In the mid 1990s, the European Union decided to try and improve its relations to its southern neighbours. There were several reasons for this change of heart. Some EU Member States are looking for a counterbalance to the economic expansion into Eastern Europe, which - in their opinion - benefits Germany more than any other country.

In addition, after America's war on Iraq in the year 1991, there is a fear that Europe's influence in the region that extends from the Maghrib to the Gulf could dwindle and disappear.

Against the backdrop of the Algerian crisis, there is also a fear of the consequences of militant Islamism and, above all, possible waves of refugees. The latter has always been an important issue when it comes to co-operation with Morocco and Tunisia in particular.

This is why the Moroccan monarchy declared itself the champion of French interests in preventing emigration from its country. So much so that the father of the current king, Hassan II, invited the French right-wing extremist, Jean-Marie Le Pen, to Morocco to discuss the matter.

Morocco is also an important transit country for those migrating from sub-Saharan Africa to Europe. The police forces in the authoritarian states of Morocco and Tunisia have been equipped at Europe's expense to enable them to locate and apprehend ships carrying refugees before they reach the shores of the EU.

With much pomp and circumstance, and numerous promises of "intercultural co-operation" and the elimination of prejudices, the formation of a free trade area for the Mediterranean region was announced at a European-Mediterranean Conference in Barcelona in 1995.

The preferred tool for this job is the conclusion of bilateral agreements between the EU and each individual country. With the exception of Libya, all Mediterranean countries have concluded such agreements with the EU as part of the "European-Mediterranean partnership". Algeria was one of the last countries to sign such an agreement when it did so at the Valencia summit in April 2002.

Bleak prospects of accession

These agreements resemble the treaties signed with the accession countries except that they do not offer any firm prospect of being accepted into the Union. They generally impose conditions such as the launch of an irreversibly defined process of economic liberalisation in the countries of the southern Mediterranean.

Between 2008 and 2010, for example, Tunisia is obliged to abolish all duties and import barriers that protect the country's barely competitive national economy against the much more competitive western companies.

That being said, the country has to date benefited from access to the EU market as it has concentrated on specific branches of industry such as tourism, electronics, and the supply of parts for the automotive industry. However, it is likely that the downside to this development – the collapse of native industries that are not competitive, increased unemployment, and increased economic dependency – will become evident towards the end of the decade.

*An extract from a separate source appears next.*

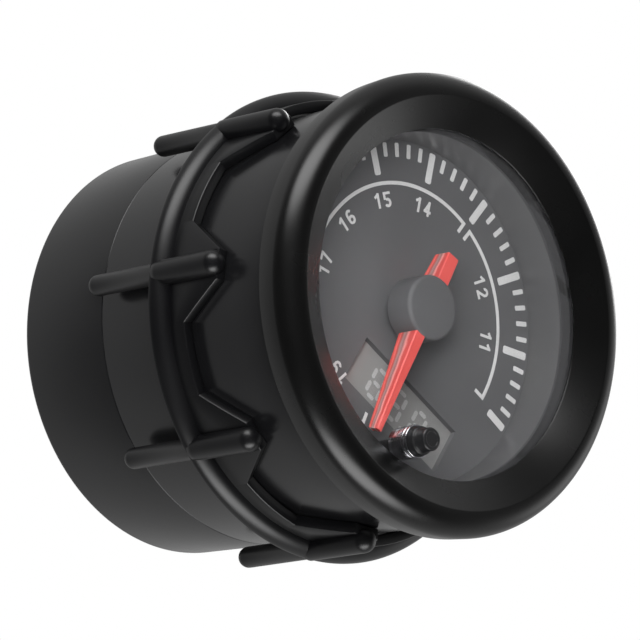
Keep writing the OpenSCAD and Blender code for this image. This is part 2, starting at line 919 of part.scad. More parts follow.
module backlight_lamps() {
    color("#f4f1d8") facing() for (angle = lamp_angles)
        at_angle(angle, lamp_r) block(board_depth - lamp_h, board_depth, [lamp_w, lamp_len], [0, 0]);
}

// Boards

module board_outline(from, to) {
    difference() {
        disc(from, to, board_r);
        for (angle = post_angles) at_angle(angle, post_r)
            disc(from - over, to + over, screw_d / 2 + pin_gap);
        for (i = [0 : link_count() - 1]) block(from - over, to + over,
            (link_pin + 2 * close_gap) * [1, 1], link_pos(i));
    }
}

function link_count() = 8;
function link_y() = -(motor_drop + 3 * link_pitch);
function link_pos(i) = [(i - (link_count() - 1) / 2) * link_pitch, link_y()];

module main_board() {
    color(board_green) facing() difference() {
        board_outline(board_depth, board_back);
        disc(board_depth - over, board_back + over, shaft_d / 2 + loose_gap);
        for (pos = motor_pin_places()) translate(pos)
            disc(board_depth - over, board_back + over, motor_pin_d / 2 + close_gap);
    }
}

module main_board_screws() {
    color(steel) facing() for (angle = post_angles)
        at_angle(angle, post_r) front_screw(board_depth, board_t + screw_len);
}

module control_board() {
    color(board_green) facing() difference() {
        board_outline(control_depth, control_back);
        for (i = [0 : cap_screw_count - 1]) rotate(90 + i * 360 / cap_screw_count) {
            translate([cap_screw_r, 0, 0])
                disc(control_depth - over, control_back + over, pillar_d / 2 + loose_gap);
            block(control_depth - over, control_back + over, [pillar_d, pillar_d + 2 * loose_gap],
                [cap_screw_r + pillar_d / 2, 0]);
        }
        for (i = [0 : header_count() - 1]) block(control_depth - over, control_back + over,
            (header_pin + 2 * close_gap) * [1, 1], header_pos(i));
    }
}

module control_board_screws() {
    color(steel) facing() for (angle = post_angles)
        at_angle(angle, post_r) rear_screw(control_back, board_t + screw_len);
}

module link_blocks() {
    size = [link_count() * link_pitch, link_pitch * 5 / 4];
    color(gloss_black) facing() difference() {
        union() {
            block(board_back, board_back + link_block_h, size, [0, link_y()]);
            block(control_depth - link_block_h, control_depth, size, [0, link_y()]);
        }
        for (i = [0 : link_count() - 1]) block(board_back - over, control_depth + over,
            (link_pin + 2 * close_gap) * [1, 1], link_pos(i));
    }
}

module link_pins() {
    color(brass) facing() for (i = [0 : link_count() - 1])
        block(board_depth + close_gap, control_back, link_pin * [1, 1], link_pos(i));
}

module chips() {
    chip_x = motor_half_w + chip_side / 2;
    color(gloss_black) facing() {
        block(control_back, control_back + chip_h, chip_side * [1, 1],
            [0, (header_h + chip_side) / 2 + 2 * header_pitch]);
        for (side = [-1, 1]) block(control_back, control_back + chip_h,
            [chip_side / 2, chip_side * 3 / 4], [side * chip_x, chip_side / 2]);
        block(board_back, board_back + chip_h, [chip_side / 2, chip_side * 3 / 4], [-chip_x, chip_side]);
    }
}

module capacitors() {
    x = motor_half_w + capacitor_d;
    color(steel) facing() for (pos = [[x, capacitor_d], [-x, capacitor_d], [-x, -capacitor_d / 2]])
        translate(pos) disc(control_depth - capacitor_len, control_depth, capacitor_d / 2);
}

function header_count() = 6;
function header_pos(i) = [(i - (header_count() - 1) / 2) * header_pitch, 0];

module connector_block() {
    socket_floor = can_len - over - socket_depth;
    color(gloss_black) facing() difference() {
        block(control_back, can_len - over, [header_w, header_h], [0, 0]);
        block(socket_floor, can_len, [header_w - 2 * header_wall, header_h - 2 * header_wall], [0, 0]);
        for (i = [0 : header_count() - 1]) block(control_back - over, can_len,
            (header_pin + 2 * close_gap) * [1, 1], header_pos(i));
    }
}

module connector_pins() {
    color(brass) facing() for (i = [0 : header_count() - 1])
        block(control_depth, can_len - 3 * over, header_pin * [1, 1], header_pos(i));
}

// Motor

module motor_outline(margin) {
    half_w = motor_half_w - margin;
    translate([-half_w, -motor_drop + margin])
        square([2 * half_w, motor_drop + rotor_y - 2 * margin]);
    translate([0, rotor_y]) circle(motor_dome_r - margin);
}

function axis_places() = [[0, middle_y], [0, rotor_y]];
function motor_pin_places() = [for (side = [-1, 1]) for (step = [0, 1])
    [side * (motor_half_w - 1.6 * motor_wall - 2 * step * link_pitch),
        -(motor_drop - 1.6 * motor_wall)]];

module motor_front() {
    color(black_plastic) facing() difference() {
        slab(motor_front_depth, motor_split) motor_outline(0);
        slab(motor_inner, motor_split + over) motor_outline(motor_wall);
        disc(motor_front_depth - over, motor_inner + over, shaft_d / 2 + running_gap);
        for (pos = axis_places()) translate(pos)
            disc(motor_inner - pivot_depth, motor_inner + over, arbor_d / 2 + running_gap);
        for (pos = motor_pin_places()) translate(pos)
            disc(motor_front_depth - over, motor_inner + over, motor_pin_d / 2 + close_gap);
    }
}

module motor_back() {
    color(black_plastic) facing() difference() {
        slab(motor_split, motor_rear_depth) motor_outline(0);
        disc(motor_split - over, motor_split + pivot_depth, shaft_d / 2 + running_gap);
        for (pos = axis_places()) translate(pos)
            disc(motor_split - over, motor_split + pivot_depth, arbor_d / 2 + running_gap);
    }
}

module stator() {
    foot_y = -(motor_drop - motor_wall - loose_gap);
    yoke_y = rotor_y - motor_wall - loose_gap - leg_w;
    color(steel) facing() slab(stator_front, stator_front + stator_t) difference() {
        union() {
            translate([0, rotor_y]) circle(pole_ring_r);
            for (side = [-1, 1]) translate([side * leg_x - leg_w / 2, foot_y])
                square([leg_w, yoke_y + leg_w - foot_y]);
            translate([-leg_x, yoke_y]) square([2 * leg_x, leg_w]);
            translate([-leg_x, foot_y]) square([2 * leg_x, leg_w]);
        }
        translate([0, rotor_y]) circle(rotor_space_r);
    }
}

module coils() {
    coil_len = motor_drop - 2 * leg_w;
    middle = stator_front + stator_t / 2;
    color(copper) facing() for (side = [-1, 1])
        difference() {
            block(middle - coil_depth / 2, middle + coil_depth / 2,
                [coil_w, coil_len], [side * leg_x, -coil_len / 2 + leg_w / 2]);
            block(stator_front - close_gap, stator_front + stator_t + close_gap,
                [leg_w + 2 * close_gap, coil_len + 2 * leg_w],
                [side * leg_x, -coil_len / 2 + leg_w / 2]);
        }
}

module motor_pins() {
    color(brass) facing() for (pos = motor_pin_places()) translate(pos)
        disc(board_depth + close_gap, stator_front - 2 * loose_gap, motor_pin_d / 2);
}

module wheel_pose(turns) {
    rotate(turns * pointer_deg) children();
}

module rotor_magnet() {
    color(steel) facing() translate([0, rotor_y, 0])
        tube(magnet_front, magnet_back, magnet_d / 2, arbor_d / 2 + close_gap);
}

module rotor_pinion() {
    color(white_plastic) facing() translate([0, rotor_y, 0]) wheel_pose(pow(gear_ratio, 2)) {
        slab(fine_front - fine_module, fine_back + fine_module / 2)
            toothed(fine_module, pinion_teeth);
        disc(motor_inner - pivot_depth + running_gap, motor_split + pivot_depth - running_gap,
            arbor_d / 2);
    }
}

module middle_wheel() {
    color(white_plastic) facing() translate([0, middle_y, 0]) wheel_pose(-gear_ratio) {
        slab(fine_front, fine_back) toothed(fine_module, wheel_teeth);
        slab(output_front - close_gap, fine_front) toothed(coarse_module, pinion_teeth);
        disc(motor_inner - pivot_depth + running_gap, motor_split + pivot_depth - running_gap,
            arbor_d / 2);
    }
}

module output_wheel() {
    color(white_plastic) facing() wheel_pose(1) {
        slab(output_front, output_back) toothed(coarse_module, wheel_teeth);
        disc(boss_top + hub_wall, motor_split + pivot_depth - running_gap, shaft_d / 2);
    }
}

// Pointer, drawn along +X and then turned

module pointer_pose() {
    facing() rotate(90 + pointer_deg) children();
}

module pointer_side(inset) {
    under = pointer_top + pointer_t - inset;
    polygon([
        [-tail_len, -pointer_top],
        [pointer_len, -pointer_top],
        [pointer_len - tip_t / 4, -(pointer_top + tip_t - inset)],
        [hub_r, -under],
        [-hub_r, -under],
        [-tail_len, -(pointer_top + tail_t - inset)]]);
}

module pointer_plan() {
    polygon([
        [-tail_len, -pointer_w / 2],
        [0, -pointer_w / 2],
        [pointer_len, -tip_w / 2],
        [pointer_len, tip_w / 2],
        [0, pointer_w / 2],
        [-tail_len, pointer_w / 2]]);
}

module pointer_blade() {
    color(red_plastic) pointer_pose() difference() {
        union() {
            intersection() {
                slab(pointer_top - over, hub_back + over) pointer_plan();
                rotate([90, 0, 0]) linear_extrude(2 * pointer_w, center = true)
                    pointer_side(foil_t + close_gap);
            }
            disc(boss_top, hub_back - loose_gap, boss_r);
        }
        disc(pointer_top - over, boss_top, hub_r - hub_wall);
        disc(boss_top + hub_wall - close_gap, hub_back + over, shaft_d / 2 + close_gap);
    }
}

module pointer_foil() {
    color("#ff2a24") pointer_pose() intersection() {
        slab(pointer_top - over, hub_back + over) difference() {
            offset_plan();
            circle(boss_r + pin_gap);
        }
        rotate([90, 0, 0]) linear_extrude(2 * pointer_w, center = true) difference() {
            pointer_side(0);
            pointer_side(foil_t);
            translate([-tail_len - over, -(pointer_top + tip_t / 2)])
                square([tail_len + pointer_len + 2 * over, tip_t]);
        }
    }
}

module offset_plan() {
    polygon([
        [-tail_len, -pointer_w / 3],
        [0, -pointer_w / 3],
        [pointer_len, -tip_w / 3],
        [pointer_len, tip_w / 3],
        [0, pointer_w / 3],
        [-tail_len, pointer_w / 3]]);
}

module hub_cap() {
    slot_w = pointer_w + 2 * loose_gap;
    color("#4a4a4c") pointer_pose() difference() {
        union() {
            disc(hub_top + hub_round, hub_back, hub_r);
            rounded_top(hub_top, hub_back, hub_r, hub_round);
        }
        disc(hub_top + hub_wall, hub_back + over, hub_r - hub_wall);
        block(pointer_top - close_gap, hub_back + over, [2 * hub_d, slot_w], [0, 0]);
    }
}

// Button

module button_cap() {
    color(gloss_black) facing() translate(button_pos) difference() {
        union() {
            disc(button_front + button_round, button_end, button_tip_d / 2);
            rounded_top(button_front, button_end, button_tip_d / 2, button_round);
            disc(button_front + button_tip_len, button_end, button_d / 2);
        }
        disc(button_front + button_tip_len, button_end + over, stem_d / 2 + close_gap);
    }
}

module button_stem() {
    color(white_plastic) facing() translate(button_pos) {
        disc(button_front + button_tip_len + close_gap, stem_end, stem_d / 2);
        disc(stem_end - stem_flange_t, stem_end, plunger_d / 2);
    }
}

module button_collar() {
    ridge = collar_h / 4;
    color(chrome) facing() translate(button_pos) difference() {
        union() {
            disc(lens_front - collar_h, collar_end, collar_tube_r);
            disc(lens_front - collar_h, lens_front - 2 * ridge, collar_d / 2);
            disc(lens_front - ridge, lens_front, collar_d / 2);
        }
        disc(lens_front - collar_h - over, collar_end + over, collar_bore_r);
    }
}

module switch_case() {
    color(gloss_black) facing() translate(button_pos) difference() {
        block(switch_front, board_depth, switch_side * [1, 1], [0, 0]);
        disc(switch_front - over, board_depth - 2 * loose_gap, plunger_d / 2 + running_gap);
    }
}

module switch_plunger() {
    color(white_plastic) facing() translate(button_pos)
        disc(stem_end, board_depth - 3 * loose_gap - button_travel, plunger_d / 2);
}

// Clamp ring

module clamp_ring() {
    color(black_plastic) facing() {
        difference() {
            union() {
                tube(peak_depth, flange_depth, crown_r, ring_bore_r);
                rotate_extrude() intersection() {
                    union() {
                        translate([flange_r - flange_round, -flange_depth]) circle(flange_round);
                        translate([ring_bore_r, -flange_depth])
                            square([flange_w - flange_round, flange_round]);
                    }
                    translate([ring_bore_r, -flange_depth]) square([flange_w + over, 2 * flange_round]);
                }
            }
            for (i = [0 : rod_count - 1])
                rotate(90 + rod_deg + (i + half_share) * 360 / rod_count) crown_gap();
        }
        for (i = [0 : rod_count - 1]) at_angle(90 + rod_deg + i * 360 / rod_count, rod_pitch_r) {
            capsule(rod_front, flange_depth - rod_d / 2, front_rod_r);
            capsule(flange_depth - 2 * rod_d, rod_rear, rear_rod_r);
        }
    }
}

// Cutter between two rods, drawn along +X
module crown_gap() {
    slope = (gap_w - valley_w) / (valley_depth - peak_depth);
    front_w = gap_w + slope * over;
    rotate([90, 0, 90]) linear_extrude(can_d) polygon([
        [-front_w / 2, -(peak_depth - over)],
        [front_w / 2, -(peak_depth - over)],
        [valley_w / 2, -valley_depth],
        [-valley_w / 2, -valley_depth]]);
}

// Output

can_housing();
rear_cap();
cap_screws();
bezel_ring();
lens();
lens_gasket();
funnel_ring();
dial_plate();
scale_marks();
zone_lines();
numerals();
light_guide();
backlight_lamps();
display_glass();
display_segments();
display_backlight();
display_strip();
main_board();
main_board_screws();
motor_front();
motor_back();
stator();
coils();
motor_pins();
rotor_magnet();
rotor_pinion();
middle_wheel();
output_wheel();
pointer_blade();
pointer_foil();
hub_cap();
button_cap();
button_stem();
button_collar();
switch_case();
switch_plunger();
control_board();
control_board_screws();
link_blocks();
link_pins();
chips();
capacitors();
connector_block();
connector_pins();
clamp_ring();
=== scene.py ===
import math

import bmesh
import bpy
from mathutils import Matrix, Vector


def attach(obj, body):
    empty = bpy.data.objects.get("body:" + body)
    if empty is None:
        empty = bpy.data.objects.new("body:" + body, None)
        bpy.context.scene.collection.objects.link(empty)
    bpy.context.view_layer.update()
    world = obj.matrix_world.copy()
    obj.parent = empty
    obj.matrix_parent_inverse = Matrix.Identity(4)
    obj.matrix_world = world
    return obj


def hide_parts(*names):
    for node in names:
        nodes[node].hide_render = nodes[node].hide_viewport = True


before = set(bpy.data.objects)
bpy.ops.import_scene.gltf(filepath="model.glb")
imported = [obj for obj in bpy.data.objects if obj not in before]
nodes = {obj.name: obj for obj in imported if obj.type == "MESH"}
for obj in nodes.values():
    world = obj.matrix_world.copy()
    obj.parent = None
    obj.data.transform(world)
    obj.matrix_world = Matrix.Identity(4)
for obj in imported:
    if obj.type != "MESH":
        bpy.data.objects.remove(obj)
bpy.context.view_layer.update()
mm = 0.001
weldDistance = 1e-7

# Sizes of pieces are in millimetres. Depths run back from the front edge of the can's land.


def linearChannel(value):
    if value <= 0.04045:
        return value / 12.92
    return ((value + 0.055) / 1.055) ** 2.4


def colour(hexText):
    text = hexText.lstrip("#")
    channels = [int(text[i:i + 2], 16) / 255 for i in (0, 2, 4)]
    return tuple(linearChannel(c) for c in channels) + (1.0,)


def place(x, z, depth):
    return Vector((x * mm, depth * mm, z * mm))


def onCircle(radius, degrees):
    angle = math.radians(degrees)
    return -radius * math.sin(angle), radius * math.cos(angle)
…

According to a document on economic liberalisation reforms in the region written by the Commissariat général au Plan, a French economic authority, dating from the year 2000, it is practically "the weight of European voluntary action that is decisive because the countries of the southern Mediterranean are not in a position to be the motor of such a process." Unequivocal words.

The free trade agreements also contain clauses with political conditions. These conditions refer primarily to the respect for human rights. They are not just included as an alibi to get the EU off the hook in the event of possible public criticism, they are a potential means of exerting pressure on what are, for the most part, undoubtedly authoritarian states ... just in case these governments should start voicing their own interests a little too loudly at any stage.